The data in enriched/good is 0 Bytes (run=2019-10-25-21-01-49_folder) while the data in enriched/bad/run=2019-10-25-21-01-49 is like in the image attached.

What might have gone wrong here?

@kev5, once the job has completed successfully the good data (files) are archived into enriched:archive folder (enriched:good becomes empty). The events that failed validation against the corresponding JSON schemas will go into enriched:bad bucket. That does not necessarily mean there is an implementation problem. However, it is advisable to examine your bad data to ensure of that.
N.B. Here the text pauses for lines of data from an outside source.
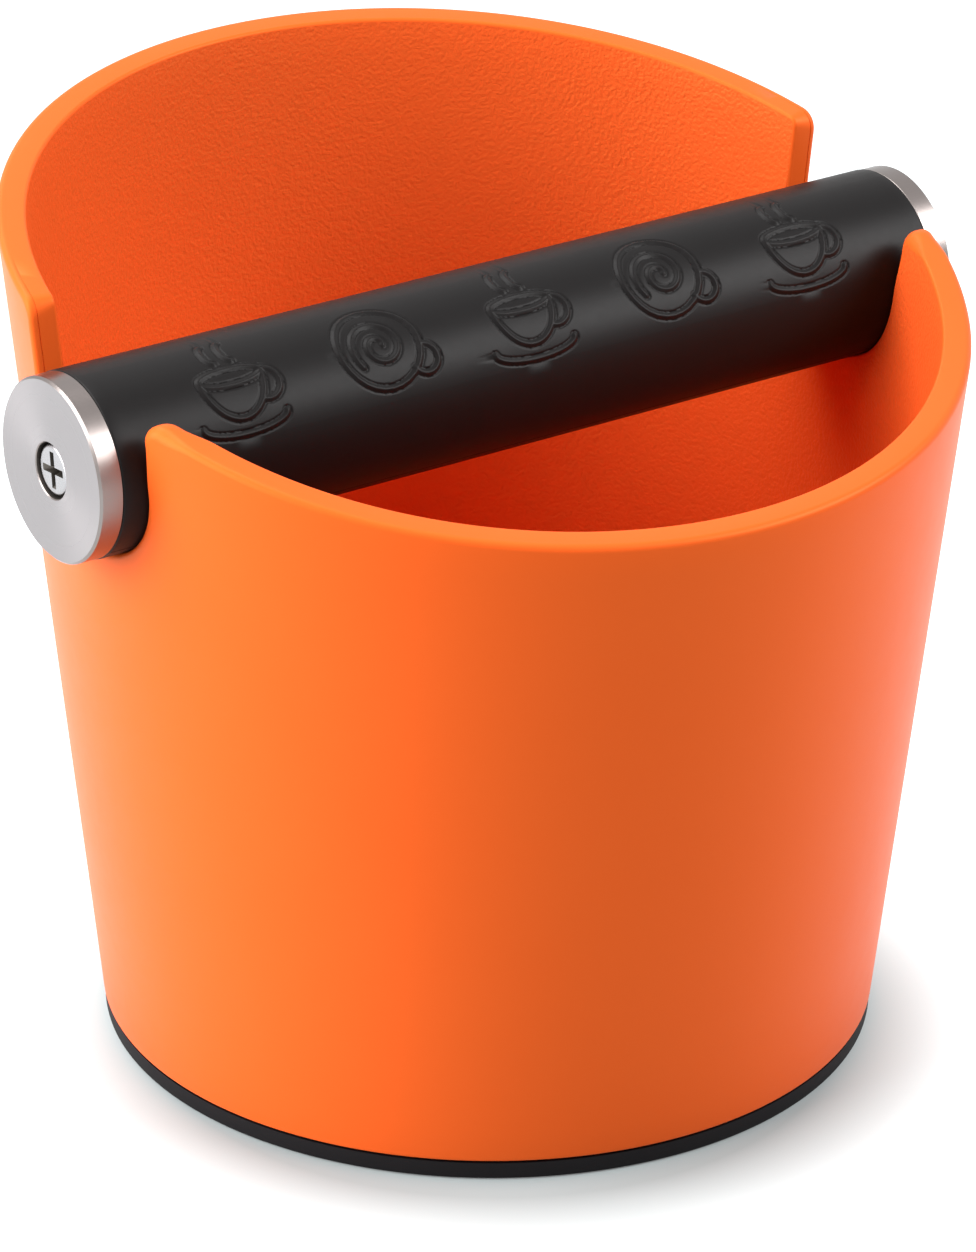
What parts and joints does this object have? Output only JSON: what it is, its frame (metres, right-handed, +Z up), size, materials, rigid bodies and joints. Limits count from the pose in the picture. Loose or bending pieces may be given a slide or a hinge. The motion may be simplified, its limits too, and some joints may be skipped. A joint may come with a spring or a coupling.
{
  "type": "espresso knock box",
  "caption": "Counter-top espresso knock box: tapered round bin with a slanted rim, a rubber base, and a rubber-sleeved steel knock bar that lies in two notches and lifts out.",
  "frame": {"origin": "centre of the rubber base's flat underside, on the surface that the box stands on", "axes": "+Z up; +X along the knock bar; -Y towards the low front lip, +Y towards the tall back wall"},
  "size_m": [0.1274, 0.1201, 0.1143],
  "materials": {
    "bin_plastic": "satin moulded plastic, smooth outside and finely grained inside",
    "base_rubber": "matt black rubber",
    "sleeve_rubber": "satin black rubber with raised outline ornament",
    "core_steel": "plain turned steel",
    "cap_steel": "fine turned face, bright chamfer and polished edge",
    "screw_steel": "bright stainless steel"
  },
  "bodies": {
    "bin": {"bin_body": "bin_plastic", "non_slip_base": "base_rubber"},
    "knock_bar": {"bar_core": "core_steel", "bar_sleeve": "sleeve_rubber", "left_end_cap": "cap_steel", "right_end_cap": "cap_steel", "left_cap_screw": "screw_steel", "right_cap_screw": "screw_steel"}
  },
  "joints": [
    {"name": "bar_lift", "type": "slide", "parent": "bin", "child": "knock_bar", "axis": [0, 0, 1], "range_m": [0, 0.035]}
  ]
}
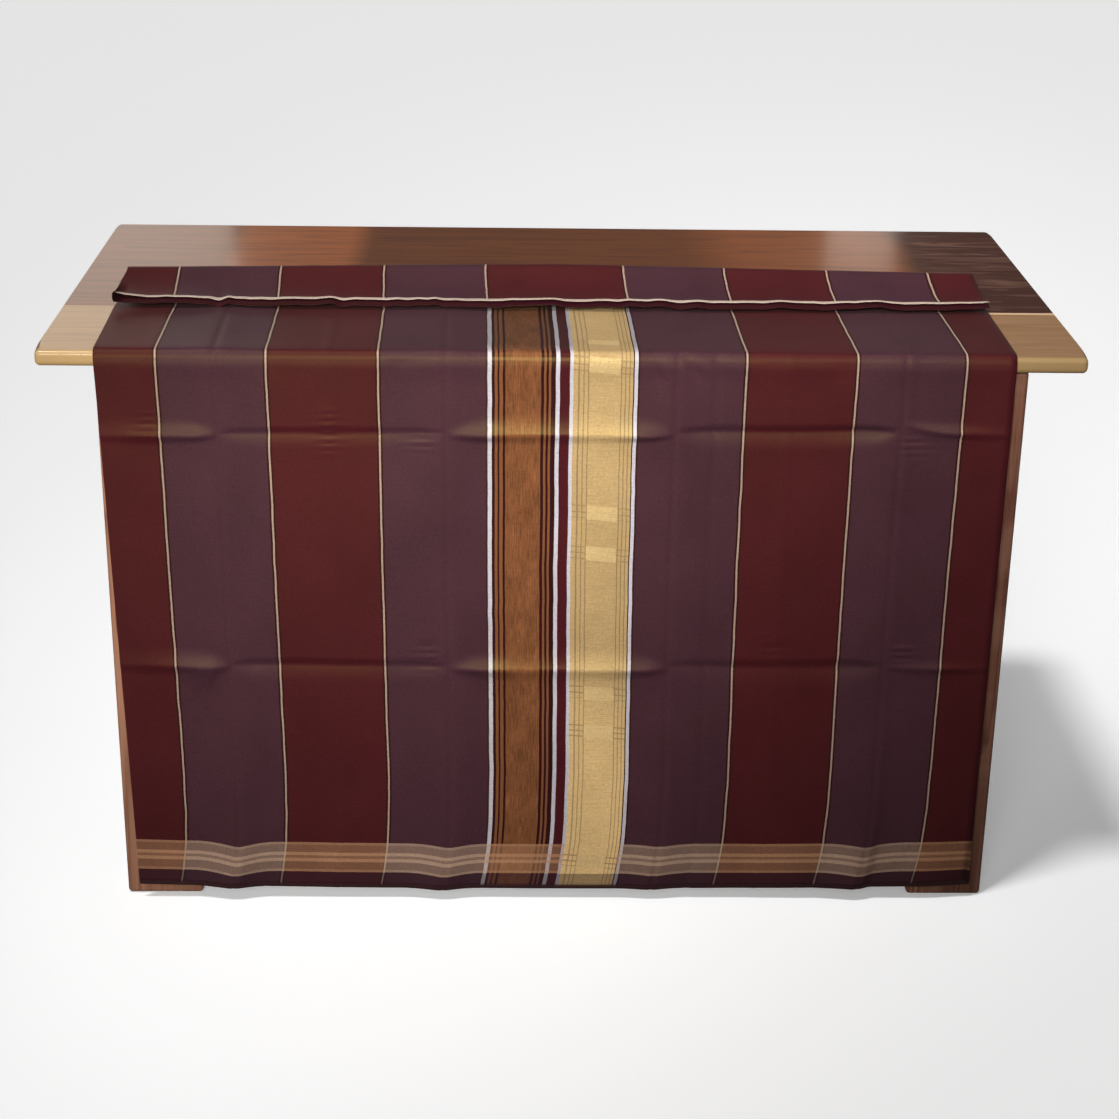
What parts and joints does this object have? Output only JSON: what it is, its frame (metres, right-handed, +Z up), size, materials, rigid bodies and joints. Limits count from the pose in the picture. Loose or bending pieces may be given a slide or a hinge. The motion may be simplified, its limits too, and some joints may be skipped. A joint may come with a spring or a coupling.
{
  "type": "sarong draped over a wooden table",
  "caption": "Handloom sarong, doubled in half, hanging over the front edge of a plain wooden table with its top end turned forward on itself.",
  "frame": {"origin": "on the floor, under the middle of the whole object's box", "axes": "+Z up, +X to the right along the table's front edge, -Y towards the side where the cloth hangs"},
  "size_m": [1.22, 0.6248, 0.7579],
  "materials": {
    "sarong_front": "plain handloom weave, matt with a faint sheen",
    "sarong_back": "plain handloom weave, matt with a faint sheen",
    "table_top": "glossy clear varnish",
    "table_frame": "satin varnish"
  },
  "bodies": {
    "root": {"front_half": "sarong_front", "back_half": "sarong_back", "top_board_front": "table_top", "top_board_middle": "table_top", "top_board_rear": "table_top", "top_board_edge": "table_top", "leg_front_left": "table_frame", "leg_front_right": "table_frame", "leg_rear_left": "table_frame", "leg_rear_right": "table_frame", "rail_front": "table_frame", "rail_rear": "table_frame", "rail_left": "table_frame", "rail_right": "table_frame"}
  },
  "joints": []
}
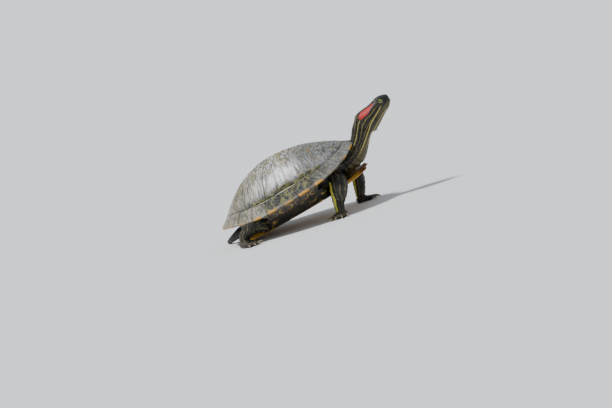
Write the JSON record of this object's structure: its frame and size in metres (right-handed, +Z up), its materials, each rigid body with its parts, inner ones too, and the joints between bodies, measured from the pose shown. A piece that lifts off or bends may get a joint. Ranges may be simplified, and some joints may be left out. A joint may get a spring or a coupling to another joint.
{
  "type": "red-eared slider turtle",
  "caption": "Life-size still model of a basking red-eared slider: body tilted nose up on straight forelegs, neck stretched up, shell of separate scutes.",
  "frame": {"origin": "middle of the whole animal's footprint box, at floor level under the soles", "axes": "+X towards the head, +Y to the turtle's left, +Z up"},
  "size_m": [0.2575, 0.1946, 0.1285],
  "materials": {
    "carapace_horn": "dry horn, satin, with a pale film",
    "rim_horn": "dry horn, satin",
    "plastron_horn": "smooth horn",
    "skin": "fine scaled skin, slightly damp",
    "eye": "wet and glossy",
    "claw_horn": "polished horn"
  },
  "bodies": {
    "root": {"nuchal_scute": "carapace_horn", "vertebral_scute_1": "carapace_horn", "vertebral_scute_2": "carapace_horn", "vertebral_scute_3": "carapace_horn", "vertebral_scute_4": "carapace_horn", "vertebral_scute_5": "carapace_horn", "costal_scute_right_1": "carapace_horn", "costal_scute_right_2": "carapace_horn", "costal_scute_right_3": "carapace_horn", "costal_scute_right_4": "carapace_horn", "costal_scute_left_1": "carapace_horn", "costal_scute_left_2": "carapace_horn", "costal_scute_left_3": "carapace_horn", "costal_scute_left_4": "carapace_horn", "marginal_rim_right": "rim_horn", "marginal_rim_left": "rim_horn", "plastron": "plastron_horn", "bridge_right": "plastron_horn", "bridge_left": "plastron_horn", "trunk": "skin", "neck": "skin", "head": "skin", "lower_jaw": "skin", "tail": "skin", "upper_arm_right": "skin", "forearm_right": "skin", "forefoot_right": "skin", "thigh_right": "skin", "shank_right": "skin", "hindfoot_right": "skin", "upper_arm_left": "skin", "forearm_left": "skin", "forefoot_left": "skin", "thigh_left": "skin", "shank_left": "skin", "hindfoot_left": "skin", "eye_right": "eye", "eye_left": "eye", "claw_forefoot_right_1": "claw_horn", "claw_forefoot_right_2": "claw_horn", "claw_forefoot_right_3": "claw_horn", "claw_forefoot_right_4": "claw_horn", "claw_forefoot_right_5": "claw_horn", "claw_forefoot_left_1": "claw_horn", "claw_forefoot_left_2": "claw_horn", "claw_forefoot_left_3": "claw_horn", "claw_forefoot_left_4": "claw_horn", "claw_forefoot_left_5": "claw_horn", "claw_hindfoot_right_1": "claw_horn", "claw_hindfoot_right_2": "claw_horn", "claw_hindfoot_right_3": "claw_horn", "claw_hindfoot_right_4": "claw_horn", "claw_hindfoot_left_1": "claw_horn", "claw_hindfoot_left_2": "claw_horn", "claw_hindfoot_left_3": "claw_horn", "claw_hindfoot_left_4": "claw_horn"}
  },
  "joints": []
}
Oh okay. Thanks for responding @ihor . One last question - I’m currently using snowplow_emr_r112_baalbek from here. What should I be expected to update (e.g. config.yml, iglu_resolver.json, any JSON in enrichments/ folder, etc.) if I need to upgrade this to a newer version, say r116 or something? Is there any documentation for this?

@ihor would be great to get your feedback on my last question. thanks!

@kev5, we have Upgrade Guide you can follow. You would have to review all the releases between your current version and the one you want to upgrade to as each could introduce something that would have to be taken in to account.